Diese Mindestgröße der Räume bezieht sich auf jeweils eine Gruppe. Bei Kindern unter drei Jahren dürfen maximal elf Kinder in einer Gruppe sein, bei älteren Kindern sind es 20 bis 21. Die Raumgröße bleibt immer gleich.
Der Evangelische Regionalverband orientiert sich mit seinem Raumprogramm an der oberen Marge der Richtlinien des hessischen Landesjugendamts von 1992. Daran hält er sich aber nicht sklavisch, sondern orientiert sich an den Gegebenheiten.
So hat nicht jeder Gruppenraum tatsächlich 40 Quadratmeter.

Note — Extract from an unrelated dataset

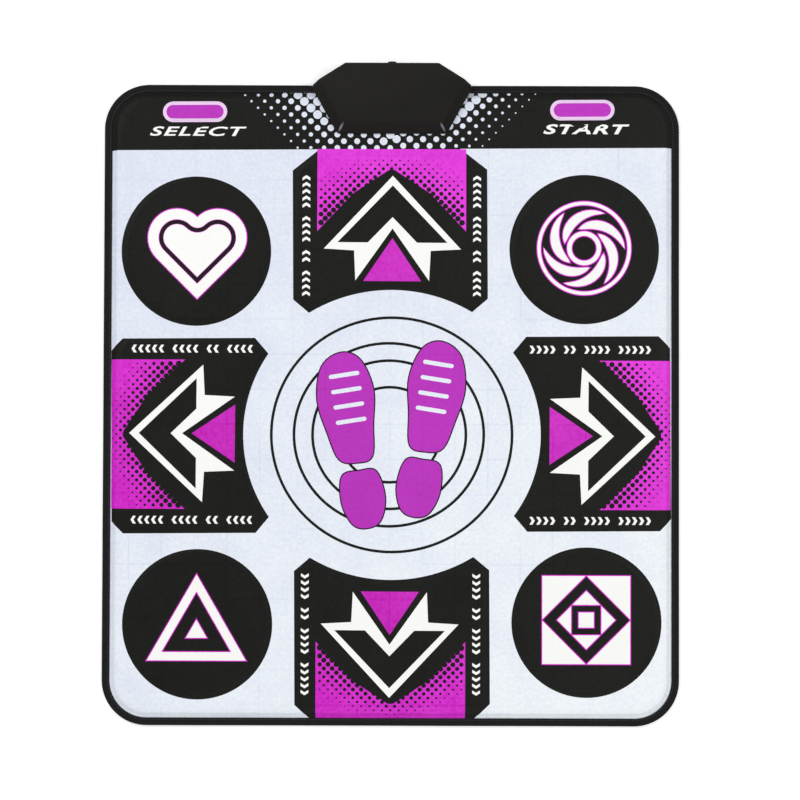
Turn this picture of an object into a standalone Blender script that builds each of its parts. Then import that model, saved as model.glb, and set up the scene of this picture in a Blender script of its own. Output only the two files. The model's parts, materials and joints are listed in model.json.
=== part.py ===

Der Raum der Gruppe 1 in der Krabbelstube Moses etwa liegt mit 38 knapp darunter.
Die Stadt Frankfurt sieht mit ihrem seit 2009 gültigen Raumprogramm für Kindertagesstätten insgesamt 75 Quadratmeter pro Gruppe vor – das ist auch im deutschlandweiten Städtevergleich viel.
Nach Kritik des Revisionsamtes an teuren Kita-Bauten soll das Raumprogramm nun aber überprüft werden. Nach den Ferien wollen Planungs- und Bildungsdezernat eine entsprechende Vorlage präsentieren.